Summer Reading, Part III: Books Bring History Up Close and Personal

Twentieth-century history plays a prominent role in the summer reading suggestions from two University of Virginia professors, Kay Neeley and Deborah McDowell.

McDowell, an English professor who directs the Carter G. Woodson Institute of African-American and African Studies in the College of Arts & Sciences, recommends Zora Neale Hurston's novel, "Their Eyes Were Watching God."

Hurston became the most significant and acclaimed black female writer in the first half of the 20th century, during the artistic blossoming in the period known as the Harlem Renaissance. She died penniless in 1960, however, her fame turning to obscurity.

Although her books were out of print, women in colleges and other groups in the '70s found old copies and passed them around. McDowell was in graduate school at the time and studied Hurston for her dissertation.

"At that time in institutions of higher learning, no one was reading novels or any other literature by black American women," she said. "Thanks largely to Alice Walker, we were reintroduced to this phenomenal figure – anthropologist, folklorist, novelist, playwright. She was a polymath.

"We are now teaching this, perhaps her most popular book – certainly the most legendary book – in colleges and universities around the world."

First published in 1937, "Their Eyes Were Watching God" turns 75 this year. The Woodson Institute is planning a celebration on Sept. 18, to include a panel discussion. 

"To be able to celebrate it with our students and colleagues here is a wonderful thing," McDowell said.

Whereas Hurston's book represents McDowell's "scholarly coming of age," the other book she suggests influenced her political coming of age, she said. Robert A. Caro's "The Passage of Power" is the fourth volume of his biography of U.S. President Lyndon Johnson and spans the years 1958 to '64.

"When I think about the issues that punctuate my life during that time, they would include voting," McDowell said. "I still recall, if you can believe, my mother having to pay a poll tax to vote. And I remember the Sunday afternoons after church in my grandmother's living room where she hosted members of the Bessemer Voters League – Bessemer, Alabama."

She said she admires Johnson's decisive leadership in pushing through civil rights legislation, despite his human flaws. Caro is a thorough researcher and a spellbinding writer, skilled in portraying human character, she said, and she found his portrayal of LBJ well balanced.

Kathryn "Kay" Neeley, professor of science, technology and society in the School of Engineering and Applied Science's newly renamed Department of Engineering and Society, likes historic fiction, she said. She recommends "Fire in Beulah" by Rilla Askew, which focuses on people involved in a racial tragedy in Tulsa, Okla., in 1921.

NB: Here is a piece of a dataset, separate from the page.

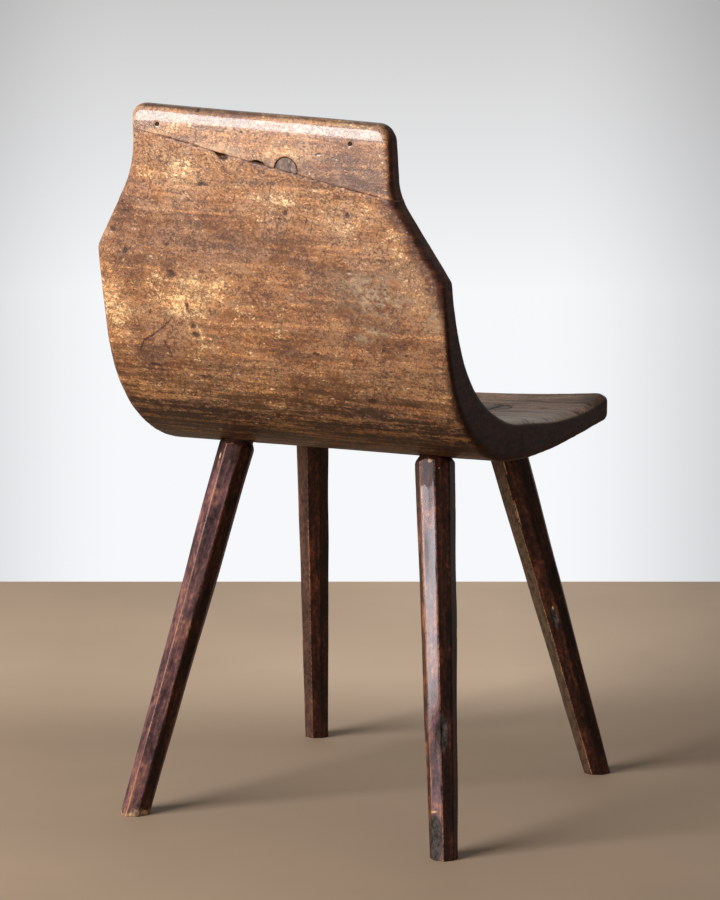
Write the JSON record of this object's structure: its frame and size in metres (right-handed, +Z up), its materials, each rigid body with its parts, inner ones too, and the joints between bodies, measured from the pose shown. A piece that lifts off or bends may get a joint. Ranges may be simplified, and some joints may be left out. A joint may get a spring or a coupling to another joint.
{
  "type": "staked chair",
  "caption": "Primitive staked chair: seat and curved back hewn in one piece, a board grafted on top of the back, faceted legs wedged through the seat.",
  "frame": {"origin": "on the floor, at the middle of the chair's outline seen from above", "axes": "+X to the sitter's left, +Y to the back of the chair, +Z up"},
  "size_m": [0.4042, 0.4542, 0.7647],
  "materials": {
    "hewn_wood": "worn wax polish",
    "leg_wood": "worn dark polish",
    "nail_iron": "dark oxidised"
  },
  "bodies": {
    "root": {"seat_back_shell": "hewn_wood", "crest_board": "hewn_wood", "hole_plug": "hewn_wood", "crest_dowel_left": "hewn_wood", "crest_dowel_right": "hewn_wood", "crest_nail_left": "nail_iron", "crest_nail_right": "nail_iron", "leg_front_left": "leg_wood", "leg_front_right": "leg_wood", "leg_rear_left": "leg_wood", "leg_rear_right": "leg_wood", "tenon_wedge_front_left": "leg_wood", "tenon_wedge_front_right": "leg_wood", "tenon_wedge_rear_left": "leg_wood", "tenon_wedge_rear_right": "leg_wood"}
  },
  "joints": []
}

"The black section of Tulsa, which was populated by very prosperous people, was completely destroyed by fire. Thousands of people who lived there were murdered. It's been largely obscured in the historical record," Neeley said. "A lot of the content of the book is disturbing. It's brutal at times."

She wondered how the author would choose to retell such a horrifying event, she said, and then she realized the story might help readers understand how something like this could have happened.

"I think that the story of this book reminds us of the deep roots of a lot of the convictions that we have about why racial prejudice is such a huge ethical and social problem, and the book puts us in touch with the experiences that originally led people to those conclusions," Neeley said. "I think, in that sense, the reminder is a really healthy one, if not a happy one."

Neeley described Askew as "a female Faulkner."

"The similarity is that she is able to evoke in a vivid, articulate, authentic way a world that most of us have no access to, and to really accomplish what I think one of the great functions of literature has been from way back, which is to be a form of virtual reality – to take us into another domain of experience altogether."

Neeley also suggests a nonfiction title that goes through a long path of history in discussing forms and instruments of communication: "Hamlet's Blackberry," by William Powers, subtitled "A Practical Philosophy for Building a Good Life in the Digital Age."

Powers deals with challenges and opportunities that people have faced since the beginning of civilization.

"The title refers to a scene in the play, 'Hamlet,' where he realizes there is a new technology called a 'table' – a kind of notebook that contains reusable paper – that will help him manage the complexity of his life," Neeley explained.

As long as there's been written language, people have realized that new technologies of recording our thoughts and communicating them have played complicated roles in our lives, she said. "What we face with digital technologies is in some ways no different than what people faced with the development of the written book or of written language to begin with."

Neeley described an experiment Powers and his family tried that shows how people can manage their use of the technology without being overwhelmed by it: They decided to unplug on the weekends and called it an "Internet Sabbath," after the Jewish custom to refrain from certain activities on the Sabbath.

"They found it changed their lives in really positive ways," Neeley said.